===== Provided data =====

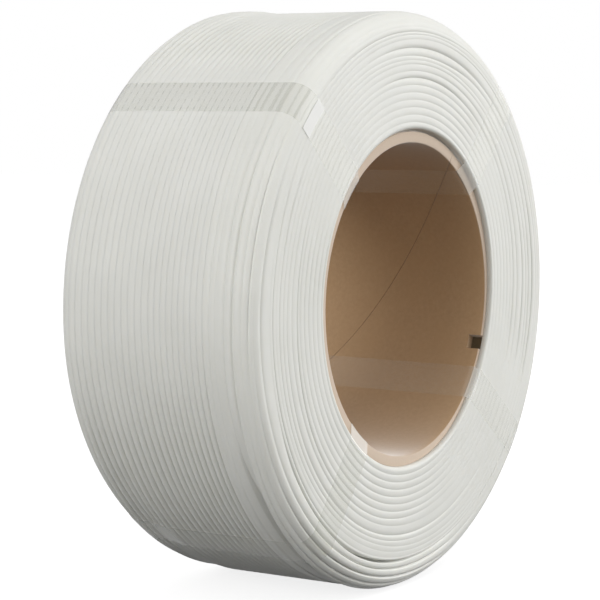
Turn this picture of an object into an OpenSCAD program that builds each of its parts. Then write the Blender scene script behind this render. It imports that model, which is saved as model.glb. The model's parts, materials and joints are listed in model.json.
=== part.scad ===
// Spool-less coil of 3-D printer filament on a cardboard core, tied by four clear tape straps.
// Millimetres, row frame: +Z up, the winding's axis along Y, the origin in the middle of the bore.
// The core's notched rim is at -Y, and the coil stands on its outer turns.

/* [Core tube] */

// Bore of the cardboard core, where a spool hub goes
core_bore_d = 84; // [70:0.5:100]

// Wall of the cardboard core
core_wall = 3; // [1.5:0.1:4]

// Length of the core, a little less than the coil's width
core_length = 57; // [40:0.5:70]

// Width of the key notch in the rim at -Y
notch_width = 4; // [2:0.1:10]

// Depth of the key notch, along the axis
notch_depth = 4; // [2:0.1:10]

// Where the notch is, turning from +X up towards +Z
notch_angle = 339; // [0:1:359]

/* [Filament coil] */

// Diameter over the outer turns, across their corners
coil_d = 157.6; // [130:0.1:200]

// Width of the coil from face to face
coil_width = 60; // [45:0.5:80]

// Rounding of the coil's two shoulders
shoulder_r = 5.6; // [4:0.1:9]

// Diameter of the filament
filament_d = 1.75; // [1.5:0.05:1.8]

// Height of one layer, which shows as the spacing of the rings on the coil's two faces
layer_height = 1.95; // [1.8:0.05:3]

// Turns in the outer layer
turns = 24; // [8:1:24]

// How far round each shoulder the outer layer goes, in degrees
wound_angle = 46; // [40:1:60]

// Where the two ends of the outer layer are tucked in, under the last strap
end_angle = 322.5; // [7.5:15:352.5]

/* [Tape straps] */

// Width of the clear tape
strap_width = 10; // [6:0.5:20]

// Thickness of the tape
strap_thickness = 0.15; // [0.1:0.01:0.2]

// Where the four straps are, turning from +X up towards +Z
upper_right_angle = 47; // [30:0.5:60]
upper_left_angle = 136; // [120:0.5:150]
lower_left_angle = 231.5; // [210:0.5:240]
lower_right_angle = 322; // [300:0.5:330]

// Overlap of the tape's ends on the upper left strap, measured out from the axis
lap_inner_r = 68; // [60:0.1:70]
lap_outer_r = 71.7; // [70.5:0.1:74]

/* [Hidden] */

$fn = 96;

bore_r = core_bore_d / 2;
core_r = bore_r + core_wall;
rim_y = core_length / 2;
coil_r = coil_d / 2;
face_y = coil_width / 2;

// the outer layer is one six-sided tube with as much section as the round filament
sides = 6;
rings_per_turn = 24;
step_angle = 360 / rings_per_turn;
tube_r = filament_d / 2 * sqrt(2 * PI / (3 * sqrt(3)));
tube_half_width = tube_r * cos(30);

// the line that the tube's middle follows: straight across the coil, then round each shoulder
round_r = coil_r - shoulder_r;
straight_y = face_y - shoulder_r;
path_r = shoulder_r - tube_r;
path_half = straight_y + path_r * wound_angle * PI / 180;
turn_pitch = 2 * path_half / turns;

// the seat under the outer layer is clear of the tube between its rings, where it dips furthest in
seat_gap = 0.02;
dip = cos(step_angle / 2);
seat_r = (coil_r - tube_r) * dip - tube_r - seat_gap;
seat_round = shoulder_r - 2 * tube_r - 3 * seat_gap;
seat_end_angle = wound_angle + (tube_half_width + 0.25) / path_r * 180 / PI;

// the flat that the coil stands on, a tenth of the filament deep
floor_z = -(coil_r * dip - filament_d / 10);

// the last turn of each layer shows on the coil's face as a ring, and the grooves between are bed_y out
inner_round = filament_d / 2;
first_ring_r = core_r + inner_round;
rings = floor((round_r - first_ring_r) / layer_height) + 1;
ring_step = (round_r - first_ring_r) / (rings - 1);
bed_y = face_y - 0.6 * inner_round;

// the strap leaves the core's rim and meets the coil's face here
strap_face_r = first_ring_r + 0.6;

function along(i) = -path_half + 2 * path_half * i / (turns * rings_per_turn);
function tilt(s) = abs(s) < straight_y ? 0 : sign(s) * (abs(s) - straight_y) / path_r * 180 / PI;
function path_radius(s) = round_r + path_r * cos(tilt(s));
function path_y(s) = abs(s) < straight_y ? s : sign(s) * straight_y + path_r * sin(tilt(s));

// one ring of the tube, pushed forward by ahead along its own straight line
function ring(turn, s, ahead) = [
    for (k = [0 : sides - 1])
        let (
            a = 360 * k / sides,
            out = tube_r * cos(a),
            side = tube_r * sin(a),
            r = path_radius(s) + out * cos(tilt(s)) - side * sin(tilt(s)),
            y = path_y(s) + out * sin(tilt(s)) + side * cos(tilt(s))
        )
        [r * cos(turn) - ahead * sin(turn), y, r * sin(turn) + ahead * cos(turn)]
];

winding_steps = turns * rings_per_turn;
winding = [
    ring(end_angle, along(0), -filament_d),
    for (i = [0 : winding_steps]) ring(end_angle + step_angle * i, along(i), 0),
    ring(end_angle, along(winding_steps), filament_d)
];

module tube(rings) {
    last = len(rings) - 1;
    polyhedron(
        points = [for (one = rings) for (p = one) p],
        faces = [
            for (k = [1 : sides - 2]) [0, k, k + 1],
            for (i = [0 : last - 1], k = [0 : sides - 1])
                [i * sides + k, (i + 1) * sides + k, (i + 1) * sides + (k + 1) % sides],
            for (i = [0 : last - 1], k = [0 : sides - 1])
                [i * sides + k, (i + 1) * sides + (k + 1) % sides, i * sides + (k + 1) % sides],
            for (k = [1 : sides - 2])
                [last * sides, last * sides + k + 1, last * sides + k]
        ],
        convexity = 10
    );
}

// least gap between one turn and the next, from corner to corner of their rings
gaps = [
    for (i = [0 : winding_steps - rings_per_turn])
        let (here = winding[i + 1], next = winding[i + 1 + rings_per_turn])
        min([for (p = here) for (q = next) norm(p - q)])
];
echo(least_gap_mm = min(gaps), turn_pitch_mm = turn_pitch);

// a shape turned round the Y axis; its drawing has the radius across and -Y up
module about_axis() {
    rotate([90, 0, 0]) rotate_extrude() children();
}

module core_tube() {
    color("#b79a7c")
        difference() {
            about_axis() translate([bore_r, -rim_y]) square([core_wall, core_length]);
            rotate([0, -notch_angle, 0])
                translate([bore_r - 2, -rim_y - 1, -notch_width / 2])
                    cube([core_wall + 4, notch_depth + 1, notch_width]);
        }
}

module inner_layers_outline() {
    translate([core_r, -(face_y - inner_round)]) square([round_r - core_r, 2 * (face_y - inner_round)]);
    translate([first_ring_r, -bed_y]) square([round_r + inner_round / 2 - first_ring_r, 2 * bed_y]);
    translate([core_r + 1, -straight_y]) square([seat_r - core_r - 1, 2 * straight_y]);
    for (end = [-1, 1]) {
        for (i = [0 : rings - 1])
            translate([first_ring_r + ring_step * i, end * (face_y - inner_round)]) circle(inner_round);
        translate([seat_r - seat_round, end * straight_y]) circle(seat_round);
        // past the last outer turn the shoulder has its full rounding
        intersection() {
            translate([round_r, end * straight_y]) circle(shoulder_r);
            polygon([
                [round_r, end * (straight_y - 1)],
                [round_r + 20 * cos(seat_end_angle), end * (straight_y + 20 * sin(seat_end_angle))],
                [round_r, end * (straight_y + 20)]
            ]);
        }
    }
}

module filament_inner_layers() {
    color("#dcdad2") about_axis() inner_layers_outline();
}

module filament_outer_layer() {
    color("#e6e4dc")
        difference() {
            tube(winding);
            translate([-coil_r, -coil_width, floor_z - 10]) cube([coil_d, 2 * coil_width, 10]);
        }
}

// what a strap goes round, or that and the tape together when grow is its thickness
module strap_outline(grow) {
    polygon([
        [bore_r - grow, -rim_y - 0.7 * grow], [strap_face_r, -face_y - grow],
        [round_r, -face_y - seat_gap - grow], [round_r, face_y + seat_gap + grow],
        [strap_face_r, face_y + grow], [bore_r - grow, rim_y + 0.7 * grow]
    ]);
    translate([round_r - 1, -straight_y]) square([shoulder_r + 1 + seat_gap + grow, 2 * straight_y]);
    for (end = [-1, 1])
        translate([round_r, end * straight_y]) circle(shoulder_r + seat_gap + grow);
}

module strap_band() {
    difference() {
        strap_outline(strap_thickness);
        strap_outline(0);
    }
}

// the second thickness where the tape's end is stuck down, on the face at -Y
module strap_lap() {
    intersection() {
        difference() {
            strap_outline(2 * strap_thickness);
            strap_outline(strap_thickness);
        }
        translate([lap_inner_r, straight_y]) square([lap_outer_r - lap_inner_r, coil_width]);
    }
}

module strap(angle, lapped = false) {
    color("#c9c6bd", 0.45)
        intersection() {
            about_axis() {
                strap_band();
                if (lapped) strap_lap();
            }
            rotate([0, -angle, 0])
                translate([0, -coil_width, -strap_width / 2]) cube([coil_d, 2 * coil_width, strap_width]);
        }
}

module tape_strap_upper_right() strap(upper_right_angle);
module tape_strap_upper_left() strap(upper_left_angle, lapped = true);
module tape_strap_lower_left() strap(lower_left_angle);
module tape_strap_lower_right() strap(lower_right_angle);

core_tube();
filament_inner_layers();
filament_outer_layer();
tape_strap_upper_right();
tape_strap_upper_left();
tape_strap_lower_left();
tape_strap_lower_right();
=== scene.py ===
import bisect
import json
import math

import bpy
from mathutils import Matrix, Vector

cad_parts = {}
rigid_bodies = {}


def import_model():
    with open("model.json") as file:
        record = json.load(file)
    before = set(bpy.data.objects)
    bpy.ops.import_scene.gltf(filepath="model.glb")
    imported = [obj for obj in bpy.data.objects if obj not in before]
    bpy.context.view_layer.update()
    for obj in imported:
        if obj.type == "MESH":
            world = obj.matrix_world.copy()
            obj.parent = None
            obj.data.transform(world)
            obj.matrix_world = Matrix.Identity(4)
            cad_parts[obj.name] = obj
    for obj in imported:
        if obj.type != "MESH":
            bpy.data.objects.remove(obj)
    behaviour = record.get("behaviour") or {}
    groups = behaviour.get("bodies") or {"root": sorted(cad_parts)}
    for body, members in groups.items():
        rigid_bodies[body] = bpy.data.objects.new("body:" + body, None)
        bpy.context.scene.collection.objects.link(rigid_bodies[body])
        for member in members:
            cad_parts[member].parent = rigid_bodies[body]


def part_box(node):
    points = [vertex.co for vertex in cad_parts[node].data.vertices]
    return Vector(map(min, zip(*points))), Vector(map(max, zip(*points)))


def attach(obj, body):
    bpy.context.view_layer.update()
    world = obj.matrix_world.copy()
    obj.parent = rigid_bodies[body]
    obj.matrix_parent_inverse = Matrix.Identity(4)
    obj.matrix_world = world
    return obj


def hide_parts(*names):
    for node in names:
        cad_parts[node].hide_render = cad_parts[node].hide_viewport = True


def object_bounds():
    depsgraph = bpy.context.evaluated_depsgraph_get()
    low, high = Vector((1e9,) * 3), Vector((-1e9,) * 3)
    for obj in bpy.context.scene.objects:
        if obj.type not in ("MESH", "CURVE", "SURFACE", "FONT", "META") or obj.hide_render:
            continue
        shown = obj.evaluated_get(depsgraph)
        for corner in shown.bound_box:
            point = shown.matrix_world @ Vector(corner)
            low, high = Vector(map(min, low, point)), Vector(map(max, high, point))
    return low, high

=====

> _What the exercise asks_
Please write out exactly the lines from the start of the data through the line that contains "wound_angle = 46; // [40:1:60]", both ends included, and nothing else.

> _Task output_
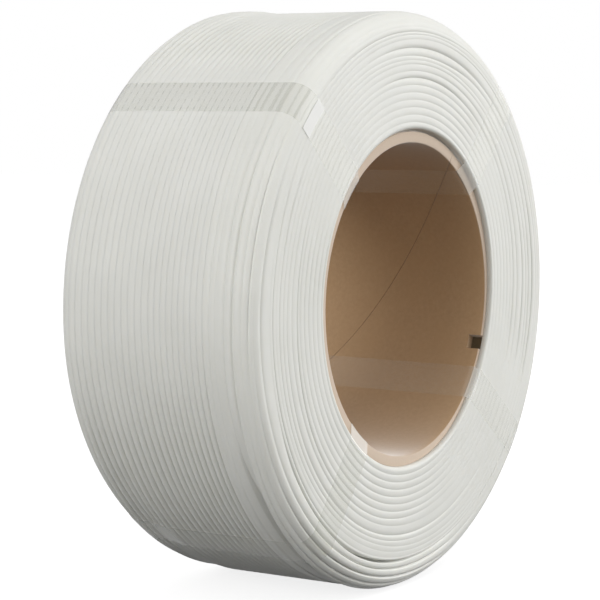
Turn this picture of an object into an OpenSCAD program that builds each of its parts. Then write the Blender scene script behind this render. It imports that model, which is saved as model.glb. The model's parts, materials and joints are listed in model.json.
=== part.scad ===
// Spool-less coil of 3-D printer filament on a cardboard core, tied by four clear tape straps.
// Millimetres, row frame: +Z up, the winding's axis along Y, the origin in the middle of the bore.
// The core's notched rim is at -Y, and the coil stands on its outer turns.

/* [Core tube] */

// Bore of the cardboard core, where a spool hub goes
core_bore_d = 84; // [70:0.5:100]

// Wall of the cardboard core
core_wall = 3; // [1.5:0.1:4]

// Length of the core, a little less than the coil's width
core_length = 57; // [40:0.5:70]

// Width of the key notch in the rim at -Y
notch_width = 4; // [2:0.1:10]

// Depth of the key notch, along the axis
notch_depth = 4; // [2:0.1:10]

// Where the notch is, turning from +X up towards +Z
notch_angle = 339; // [0:1:359]

/* [Filament coil] */

// Diameter over the outer turns, across their corners
coil_d = 157.6; // [130:0.1:200]

// Width of the coil from face to face
coil_width = 60; // [45:0.5:80]

// Rounding of the coil's two shoulders
shoulder_r = 5.6; // [4:0.1:9]

// Diameter of the filament
filament_d = 1.75; // [1.5:0.05:1.8]

// Height of one layer, which shows as the spacing of the rings on the coil's two faces
layer_height = 1.95; // [1.8:0.05:3]

// Turns in the outer layer
turns = 24; // [8:1:24]

// How far round each shoulder the outer layer goes, in degrees
wound_angle = 46; // [40:1:60]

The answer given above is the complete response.